### OBJECTIVE
Give back the full material, exactly as it reads.

### DATA SECTION
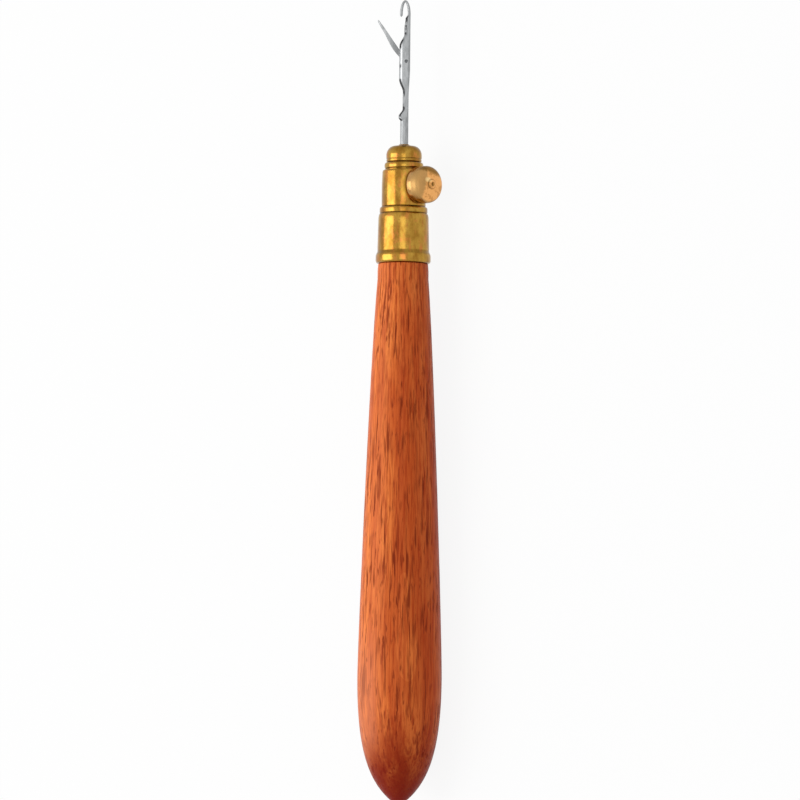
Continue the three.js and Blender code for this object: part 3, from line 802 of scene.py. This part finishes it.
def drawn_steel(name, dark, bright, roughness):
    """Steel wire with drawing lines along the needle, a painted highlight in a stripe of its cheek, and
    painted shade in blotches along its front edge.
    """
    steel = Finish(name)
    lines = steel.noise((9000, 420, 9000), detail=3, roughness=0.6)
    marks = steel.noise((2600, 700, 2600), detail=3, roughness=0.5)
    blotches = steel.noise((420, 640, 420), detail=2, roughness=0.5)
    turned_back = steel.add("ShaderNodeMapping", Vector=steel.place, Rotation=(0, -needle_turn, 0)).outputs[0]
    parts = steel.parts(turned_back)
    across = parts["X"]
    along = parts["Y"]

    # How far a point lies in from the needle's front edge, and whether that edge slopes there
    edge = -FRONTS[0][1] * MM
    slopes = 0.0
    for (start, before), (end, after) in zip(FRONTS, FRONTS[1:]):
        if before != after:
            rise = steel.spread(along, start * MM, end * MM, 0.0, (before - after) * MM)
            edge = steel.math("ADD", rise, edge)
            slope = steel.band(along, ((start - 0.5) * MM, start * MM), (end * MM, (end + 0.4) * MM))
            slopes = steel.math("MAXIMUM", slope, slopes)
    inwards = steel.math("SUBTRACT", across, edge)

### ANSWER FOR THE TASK
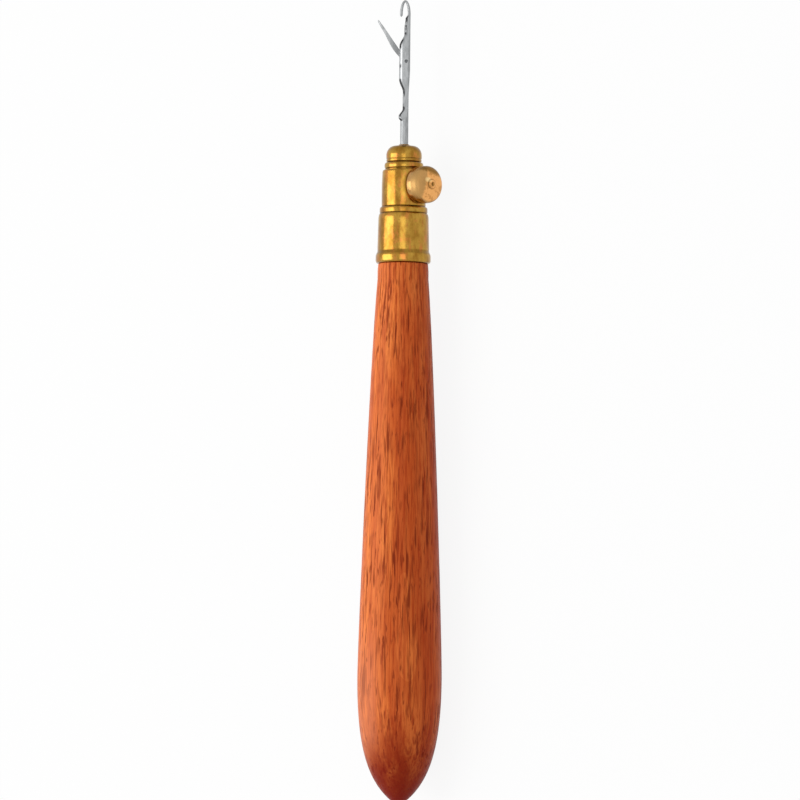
Continue the three.js and Blender code for this object: part 3, from line 802 of scene.py. This part finishes it.
def drawn_steel(name, dark, bright, roughness):
    """Steel wire with drawing lines along the needle, a painted highlight in a stripe of its cheek, and
    painted shade in blotches along its front edge.
    """
    steel = Finish(name)
    lines = steel.noise((9000, 420, 9000), detail=3, roughness=0.6)
    marks = steel.noise((2600, 700, 2600), detail=3, roughness=0.5)
    blotches = steel.noise((420, 640, 420), detail=2, roughness=0.5)
    turned_back = steel.add("ShaderNodeMapping", Vector=steel.place, Rotation=(0, -needle_turn, 0)).outputs[0]
    parts = steel.parts(turned_back)
    across = parts["X"]
    along = parts["Y"]

    # How far a point lies in from the needle's front edge, and whether that edge slopes there
    edge = -FRONTS[0][1] * MM
    slopes = 0.0
    for (start, before), (end, after) in zip(FRONTS, FRONTS[1:]):
        if before != after:
            rise = steel.spread(along, start * MM, end * MM, 0.0, (before - after) * MM)
            edge = steel.math("ADD", rise, edge)
            slope = steel.band(along, ((start - 0.5) * MM, start * MM), (end * MM, (end + 0.4) * MM))
            slopes = steel.math("MAXIMUM", slope, slopes)
    inwards = steel.math("SUBTRACT", across, edge)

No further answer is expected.